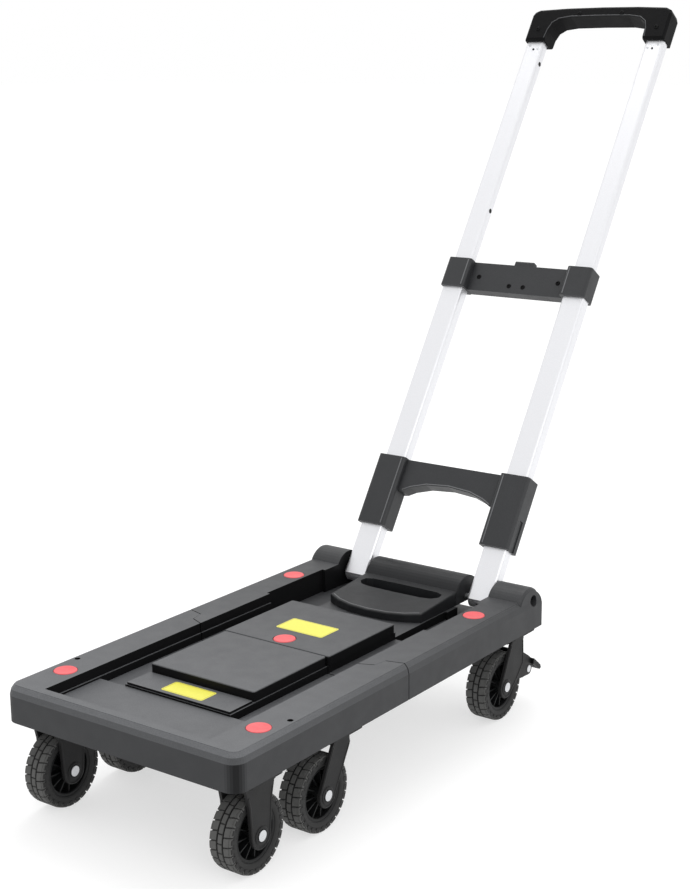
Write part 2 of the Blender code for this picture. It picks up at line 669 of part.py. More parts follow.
# Low bracket: two sleeves tied by a set-back plate that arches over the carry handle
BRACKET_BACK = 0.0165
low_front = -0.0100
sleeve = block((0.0650, 0.1032), (low_front, BRACKET_BACK), LOW_BRACKET_SPAN)
soften(sleeve, along("z"), 0.0040, 3)
low_bracket = new_object("low_bracket", sleeve, BLACK_PLASTIC, HANDLE)
left_sleeve = block((-0.1032, -0.0650), (low_front, BRACKET_BACK), LOW_BRACKET_SPAN)
soften(left_sleeve, along("z"), 0.0040, 3)
arch_top = mirrored(
    [(0.0, 0.1235), (0.0300, 0.1210), (0.0500, 0.1150), (0.0600, 0.1095), (0.0700, 0.1080), (0.0700, 0.1485), (0.0, 0.1485)]
)
join(low_bracket, slab(arch_top, (-0.0030, 0.0150), "y"), "arch", HANDLE)
join(low_bracket, left_sleeve, "left_sleeve", HANDLE)
for side, word in TUBE_SIDES:
    bore(low_bracket, f"low_foot_{word}", side * FOOT_X, FOOT, (0.03, 0.09))
    bore(low_bracket, f"low_outer_{word}", side * TUBE_X, OUTER_TUBE, (OUTER_TUBE_SPAN[0] - GAP, 0.20))
    groove = block(sorted((side * 0.1020, side * 0.11)), (0.0000, 0.0070), (0.05, 0.1000))
    cut(low_bracket, groove, f"side_groove_{word}", HANDLE)
smooth(low_bracket)

# Mid bracket: sleeves on the outer tubes' top ends, and the seat of the release button
mid_front = -0.0096
sleeve = block((0.0660, 0.0988), (mid_front, BRACKET_BACK), MID_BRACKET_SPAN)
soften(sleeve, along("z"), 0.0035, 3)
mid_bracket = new_object("mid_bracket", sleeve, BLACK_PLASTIC, HANDLE)
left_sleeve = block((-0.0988, -0.0660), (mid_front, BRACKET_BACK), MID_BRACKET_SPAN)
soften(left_sleeve, along("z"), 0.0035, 3)
tie = block((-0.0700, 0.0700), (0.0014, 0.0150), (MID_BRACKET_SPAN[0] + 0.0002, MID_BRACKET_SPAN[1] - 0.0002))
join(mid_bracket, tie, "mid_tie", HANDLE)
join(mid_bracket, left_sleeve, "mid_left_sleeve", HANDLE)
for side, word in TUBE_SIDES:
    bore(mid_bracket, f"mid_outer_{word}", side * TUBE_X, OUTER_TUBE, (0.30, OUTER_TUBE_SPAN[1] + GAP))
    bore(mid_bracket, f"mid_inner_{word}", side * TUBE_X, INNER_TUBE, (0.40, 0.50))
slot = block((-0.0135, 0.0135), (0.0040, 0.0125), (0.3950, 0.50))
cut(mid_bracket, slot, "release_slot", HANDLE)
smooth(mid_bracket)

# Release button: a tab that is pressed down into the mid bracket
press = empty("release_axis", (0.0, 0.00825, 0.4170), HANDLE)
tab = block((-0.0130, 0.0130), (-0.00385, 0.00385), (-0.0160, 0.0045))
soften(tab, at_level("z", 0.0045), 0.0018, 2)
smooth(new_object("release_button", tab, BLACK_PLASTIC, press))

# Inner tubes and grip, which slide together
for side, word in TUBE_SIDES:
    box_tube(f"inner_tube_{word}", side * TUBE_X, INNER_TUBE, INNER_TUBE_SPAN, HANDLE, 0.0013)

grip_outline = mirrored(
    [(0.0, GRIP_SPAN[1]), (0.0500, GRIP_SPAN[1] - 0.0006), (0.0880, GRIP_SPAN[1] - 0.0026),
     (0.0945, GRIP_SPAN[1] - 0.0060), (0.0968, GRIP_SPAN[1] - 0.0110), (0.0968, GRIP_SPAN[0]), (0.0, GRIP_SPAN[0])]
)
bm = slab(grip_outline, (-0.0090, GRIP_BACK), "y")
soften(bm, at_level("y", -0.0090), 0.0030, 2)
soften(bm, at_level("y", GRIP_BACK), 0.0040, 3)
grip = new_object("grip", bm, BLACK_PLASTIC, HANDLE)
opening = mirrored([(0.0, 0.7590), (0.0400, 0.7585), (0.0560, 0.7560), (0.0640, 0.7500), (0.0675, 0.7400), (0.0690, 0.7000), (0.0, 0.7000)])
cut(grip, slab(opening, (-0.03, 0.03), "y"), "grip_opening", HANDLE)
for side, word in TUBE_SIDES:
    bore(grip, f"grip_{word}", side * TUBE_X, INNER_TUBE, (0.70, INNER_TUBE_SPAN[1] + GAP))
smooth(grip)
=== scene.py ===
"""Folding platform cart on a pale studio floor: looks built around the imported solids."""

import math

import bmesh
import bpy
from mathutils import Matrix, Vector


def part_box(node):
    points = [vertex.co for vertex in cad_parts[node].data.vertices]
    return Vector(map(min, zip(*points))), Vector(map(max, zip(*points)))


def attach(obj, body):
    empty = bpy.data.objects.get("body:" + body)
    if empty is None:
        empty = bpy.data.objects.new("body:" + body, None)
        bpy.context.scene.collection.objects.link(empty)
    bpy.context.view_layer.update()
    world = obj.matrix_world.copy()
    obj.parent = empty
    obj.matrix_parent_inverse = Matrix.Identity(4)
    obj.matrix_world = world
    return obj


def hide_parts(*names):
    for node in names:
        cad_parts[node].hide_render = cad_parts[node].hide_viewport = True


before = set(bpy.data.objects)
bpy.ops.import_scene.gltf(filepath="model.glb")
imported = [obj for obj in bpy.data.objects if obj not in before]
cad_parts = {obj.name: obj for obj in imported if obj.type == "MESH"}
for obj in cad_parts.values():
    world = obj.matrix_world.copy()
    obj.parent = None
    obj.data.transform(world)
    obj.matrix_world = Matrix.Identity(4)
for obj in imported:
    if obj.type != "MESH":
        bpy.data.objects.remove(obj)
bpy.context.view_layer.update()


# Studio. The cart stands on a matt white sweep in a white tent, with a broad lamp overhead and a
# smaller one to its right, so its dark plastic shows soft pale sheens and hardly any shadow.

deck_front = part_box("front_deck")[0].y
eye = Vector((0.9868, deck_front - 0.9863, 0.7182))
yaw, pitch, roll = -0.6328, -0.2361, -0.0087
ahead = Vector((math.sin(yaw) * math.cos(pitch), math.cos(yaw) * math.cos(pitch), math.sin(pitch)))
level = Vector((math.cos(yaw), -math.sin(yaw), 0.0))
upward = level.cross(ahead)
across = level * math.cos(roll) + upward * math.sin(roll)
upward = upward * math.cos(roll) - level * math.sin(roll)
camera_data = bpy.data.cameras.new("studio_camera")
camera_data.lens = 66.03
camera_data.sensor_width = 36.0
camera_data.clip_end = 100.0
camera = bpy.data.objects.new("studio_camera", camera_data)
camera.matrix_world = Matrix(
    (
        (across.x, upward.x, -ahead.x, eye.x),
        (across.y, upward.y, -ahead.y, eye.y),
        (across.z, upward.z, -ahead.z, eye.z),
        (0.0, 0.0, 0.0, 1.0),
    )
)
bpy.context.scene.collection.objects.link(camera)
bpy.context.scene.camera = camera
bpy.context.scene.view_settings.view_transform = "Standard"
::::
▸ Work instructions
Retype exactly what runs from the line containing "# Inner tubes and grip, which slide together" through the line containing "bpy.data.objects.remove(obj)", both lines included, and stop there.

▸ Final result
# Inner tubes and grip, which slide together
for side, word in TUBE_SIDES:
    box_tube(f"inner_tube_{word}", side * TUBE_X, INNER_TUBE, INNER_TUBE_SPAN, HANDLE, 0.0013)

grip_outline = mirrored(
    [(0.0, GRIP_SPAN[1]), (0.0500, GRIP_SPAN[1] - 0.0006), (0.0880, GRIP_SPAN[1] - 0.0026),
     (0.0945, GRIP_SPAN[1] - 0.0060), (0.0968, GRIP_SPAN[1] - 0.0110), (0.0968, GRIP_SPAN[0]), (0.0, GRIP_SPAN[0])]
)
bm = slab(grip_outline, (-0.0090, GRIP_BACK), "y")
soften(bm, at_level("y", -0.0090), 0.0030, 2)
soften(bm, at_level("y", GRIP_BACK), 0.0040, 3)
grip = new_object("grip", bm, BLACK_PLASTIC, HANDLE)
opening = mirrored([(0.0, 0.7590), (0.0400, 0.7585), (0.0560, 0.7560), (0.0640, 0.7500), (0.0675, 0.7400), (0.0690, 0.7000), (0.0, 0.7000)])
cut(grip, slab(opening, (-0.03, 0.03), "y"), "grip_opening", HANDLE)
for side, word in TUBE_SIDES:
    bore(grip, f"grip_{word}", side * TUBE_X, INNER_TUBE, (0.70, INNER_TUBE_SPAN[1] + GAP))
smooth(grip)
=== scene.py ===
"""Folding platform cart on a pale studio floor: looks built around the imported solids."""

import math

import bmesh
import bpy
from mathutils import Matrix, Vector


def part_box(node):
    points = [vertex.co for vertex in cad_parts[node].data.vertices]
    return Vector(map(min, zip(*points))), Vector(map(max, zip(*points)))


def attach(obj, body):
    empty = bpy.data.objects.get("body:" + body)
    if empty is None:
        empty = bpy.data.objects.new("body:" + body, None)
        bpy.context.scene.collection.objects.link(empty)
    bpy.context.view_layer.update()
    world = obj.matrix_world.copy()
    obj.parent = empty
    obj.matrix_parent_inverse = Matrix.Identity(4)
    obj.matrix_world = world
    return obj


def hide_parts(*names):
    for node in names:
        cad_parts[node].hide_render = cad_parts[node].hide_viewport = True


before = set(bpy.data.objects)
bpy.ops.import_scene.gltf(filepath="model.glb")
imported = [obj for obj in bpy.data.objects if obj not in before]
cad_parts = {obj.name: obj for obj in imported if obj.type == "MESH"}
for obj in cad_parts.values():
    world = obj.matrix_world.copy()
    obj.parent = None
    obj.data.transform(world)
    obj.matrix_world = Matrix.Identity(4)
for obj in imported:
    if obj.type != "MESH":
        bpy.data.objects.remove(obj)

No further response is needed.